━━ Data extract ━━
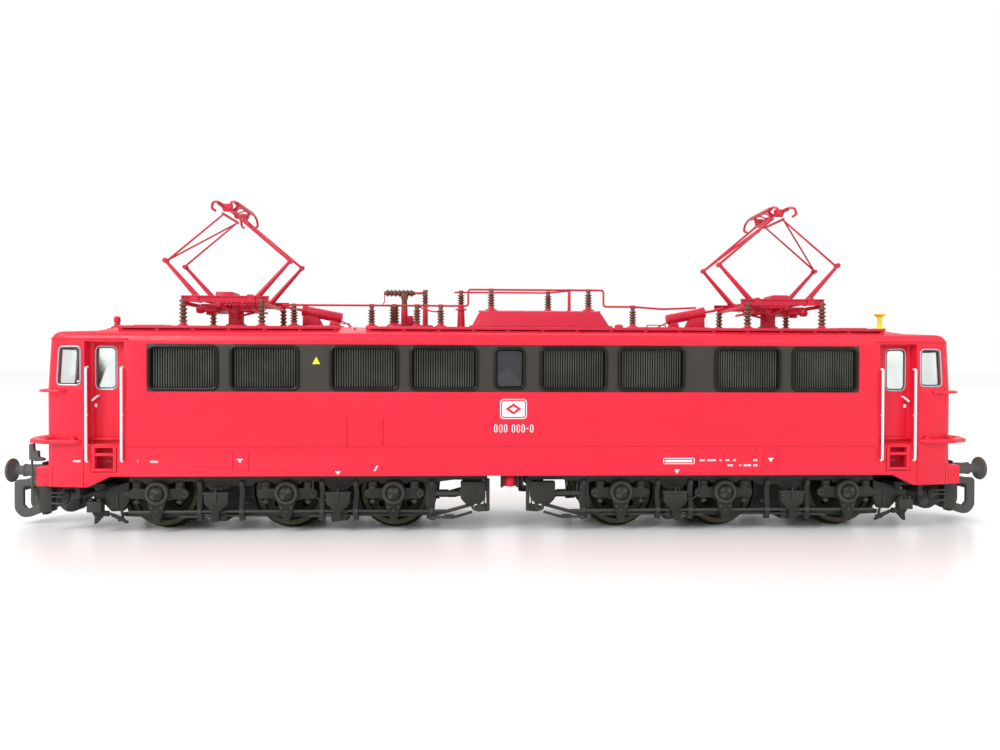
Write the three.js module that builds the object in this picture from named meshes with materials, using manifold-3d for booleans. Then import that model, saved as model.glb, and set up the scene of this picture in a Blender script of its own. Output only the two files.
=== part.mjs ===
// Model electric locomotive at 1:120 for 12 mm gauge track: six axles in two three-axle bogies,
// worm drive from one motor, two diamond pantographs, loop couplings. Millimetres.
// +X runs along the locomotive to its right-hand end, -Y is its near side, +Z is up.
// The origin is under its middle, on the surface that the flanges stand on.
import * as THREE from "three";
import { mergeVertices } from "three/addons/utils/BufferGeometryUtils.js";
import Module from "manifold-3d";

const wasm = await Module();
wasm.setup();

// ---- Driving dimensions ----
const BUFFER_SPAN = 155.3; // over the buffer heads
const BODY_HALF_WIDTH = 12.5;
const WALL = 1.1;
const SKIRT_Z = 9.1; // lower edge of the body between the doors
const PILOT_Z = 7.5; // lower edge of the body under the cabs
const SHOULDER_Z = 29.3; // where the side wall turns into the roof
const ROOF_Z = 32; // edge of the flat roof deck
const CROWN_Z = 32.3; // middle of the roof deck
const GAP = 0.1; // between pieces that touch

const WHEEL_BACK_Y = 5.1; // back of each wheel
const WHEEL_WIDTH = 2.2;
const TREAD_R = 5.5;
const FLANGE_R = 6.1;
const AXLE_Z = FLANGE_R;
const AXLE_R = 0.75;
const AXLE_X = [54, 34.3, 17.8]; // from the outer end inwards
const BOGIE_PIVOT_X = 35.9;

const BAND_HALF_LENGTH = 54.7; // dark window band along the side
const BAND_Z = [21.95, 29.15];
const LOUVRE_X = [9.94, 22.04, 37.08, 49.22]; // louvre middles, both ways from the middle window
const LOUVRE_SIZE = [10.2, 6.6];
const BAND_WINDOW_SIZE = [4.7, 6.5];

const DOOR_X = [57.95, 63.4]; // door recess
const DOOR_Z = [13.9, 29.5];
const RECESS_DEPTH = 1.9;
const FOOTHOLD_DEPTH = 1.2;
const STEP_Z = [9.5, 13.4]; // footholds under the door

const DRIVE_Z = 19.8; // motor and worm shafts
const BUFFER_Y = 7.3;
const BUFFER_Z = 9.45;
const BEAM_X = 71.7; // front face of the buffer beam
const COUPLING_PIVOT_X = 66.5;

const PANTO_X = 44.9; // middle of each pantograph
const PANTO_PIVOT_Z = 36.5;
const PANTO_BASE_HALF = 4.4; // base pivots from the pantograph's middle
const PANTO_TOP_HALF = 0.9; // top pivots from its middle
const LOWER_ARM = 8.3;
const UPPER_ARM = 11.8;
const LOWER_ANGLE = THREE.MathUtils.degToRad(48.5); // lower arm above the horizontal, raised
const INSULATOR_FOOT = 6.1; // pantograph insulators from its middle
const INSULATOR_Y = 7.3;

// ---- Materials ----
const paint = (color, roughness = 0.45, metalness = 0) =>
  new THREE.MeshStandardMaterial({ color, roughness, metalness });
const RED = paint(0xd8142c);
const ROOF_RED = paint(0xc21226);
const BAND_GREY = paint(0x35322e, 0.5);
const BLACK_PLASTIC = paint(0x1d1e1c, 0.55);
const FRAME_GREY = paint(0x33342f, 0.6);
const WHEEL_STEEL = paint(0x4a4a44, 0.4, 0.8);
const BRIGHT_STEEL = paint(0xa8a8a8, 0.3, 1);
const BRASS = paint(0xb8963e, 0.35, 1);
const ZINC = paint(0x77787a, 0.5, 0.8);
const BOARD_GREEN = paint(0x1c5a34, 0.5);
const CLEAR = paint(0xdfe8ea, 0.1);
const YELLOW = paint(0xf2c81e, 0.45);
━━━
The request -> Repeat the data above exactly.

Final answer ->
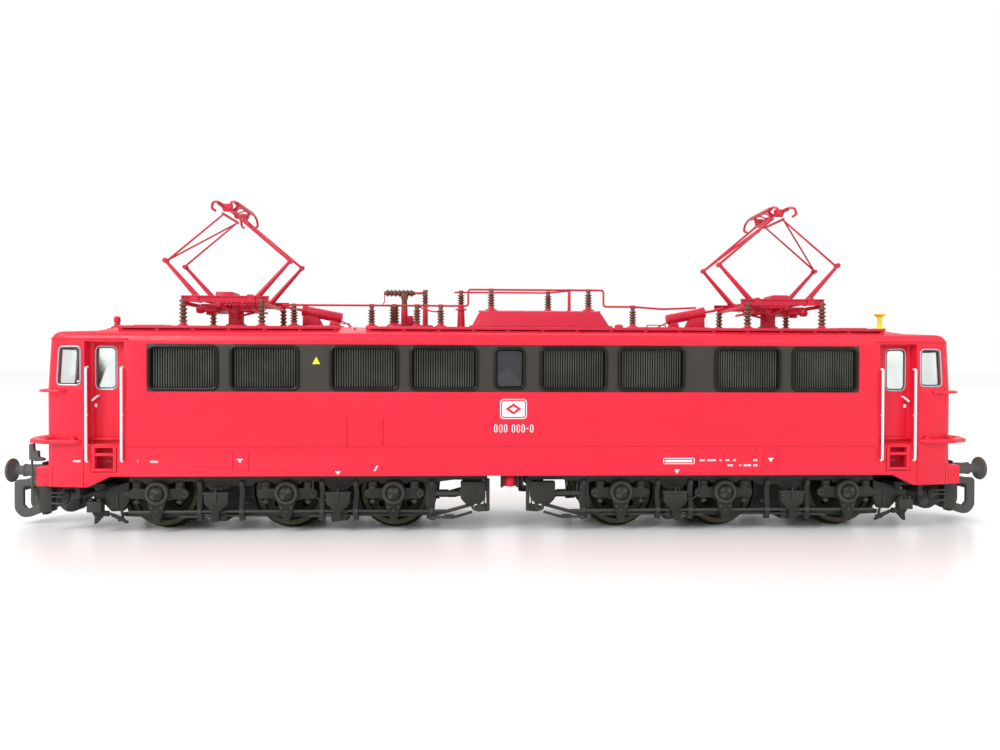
Write the three.js module that builds the object in this picture from named meshes with materials, using manifold-3d for booleans. Then import that model, saved as model.glb, and set up the scene of this picture in a Blender script of its own. Output only the two files.
=== part.mjs ===
// Model electric locomotive at 1:120 for 12 mm gauge track: six axles in two three-axle bogies,
// worm drive from one motor, two diamond pantographs, loop couplings. Millimetres.
// +X runs along the locomotive to its right-hand end, -Y is its near side, +Z is up.
// The origin is under its middle, on the surface that the flanges stand on.
import * as THREE from "three";
import { mergeVertices } from "three/addons/utils/BufferGeometryUtils.js";
import Module from "manifold-3d";

const wasm = await Module();
wasm.setup();

// ---- Driving dimensions ----
const BUFFER_SPAN = 155.3; // over the buffer heads
const BODY_HALF_WIDTH = 12.5;
const WALL = 1.1;
const SKIRT_Z = 9.1; // lower edge of the body between the doors
const PILOT_Z = 7.5; // lower edge of the body under the cabs
const SHOULDER_Z = 29.3; // where the side wall turns into the roof
const ROOF_Z = 32; // edge of the flat roof deck
const CROWN_Z = 32.3; // middle of the roof deck
const GAP = 0.1; // between pieces that touch

const WHEEL_BACK_Y = 5.1; // back of each wheel
const WHEEL_WIDTH = 2.2;
const TREAD_R = 5.5;
const FLANGE_R = 6.1;
const AXLE_Z = FLANGE_R;
const AXLE_R = 0.75;
const AXLE_X = [54, 34.3, 17.8]; // from the outer end inwards
const BOGIE_PIVOT_X = 35.9;

const BAND_HALF_LENGTH = 54.7; // dark window band along the side
const BAND_Z = [21.95, 29.15];
const LOUVRE_X = [9.94, 22.04, 37.08, 49.22]; // louvre middles, both ways from the middle window
const LOUVRE_SIZE = [10.2, 6.6];
const BAND_WINDOW_SIZE = [4.7, 6.5];

const DOOR_X = [57.95, 63.4]; // door recess
const DOOR_Z = [13.9, 29.5];
const RECESS_DEPTH = 1.9;
const FOOTHOLD_DEPTH = 1.2;
const STEP_Z = [9.5, 13.4]; // footholds under the door

const DRIVE_Z = 19.8; // motor and worm shafts
const BUFFER_Y = 7.3;
const BUFFER_Z = 9.45;
const BEAM_X = 71.7; // front face of the buffer beam
const COUPLING_PIVOT_X = 66.5;

const PANTO_X = 44.9; // middle of each pantograph
const PANTO_PIVOT_Z = 36.5;
const PANTO_BASE_HALF = 4.4; // base pivots from the pantograph's middle
const PANTO_TOP_HALF = 0.9; // top pivots from its middle
const LOWER_ARM = 8.3;
const UPPER_ARM = 11.8;
const LOWER_ANGLE = THREE.MathUtils.degToRad(48.5); // lower arm above the horizontal, raised
const INSULATOR_FOOT = 6.1; // pantograph insulators from its middle
const INSULATOR_Y = 7.3;

// ---- Materials ----
const paint = (color, roughness = 0.45, metalness = 0) =>
  new THREE.MeshStandardMaterial({ color, roughness, metalness });
const RED = paint(0xd8142c);
const ROOF_RED = paint(0xc21226);
const BAND_GREY = paint(0x35322e, 0.5);
const BLACK_PLASTIC = paint(0x1d1e1c, 0.55);
const FRAME_GREY = paint(0x33342f, 0.6);
const WHEEL_STEEL = paint(0x4a4a44, 0.4, 0.8);
const BRIGHT_STEEL = paint(0xa8a8a8, 0.3, 1);
const BRASS = paint(0xb8963e, 0.35, 1);
const ZINC = paint(0x77787a, 0.5, 0.8);
const BOARD_GREEN = paint(0x1c5a34, 0.5);
const CLEAR = paint(0xdfe8ea, 0.1);
const YELLOW = paint(0xf2c81e, 0.45);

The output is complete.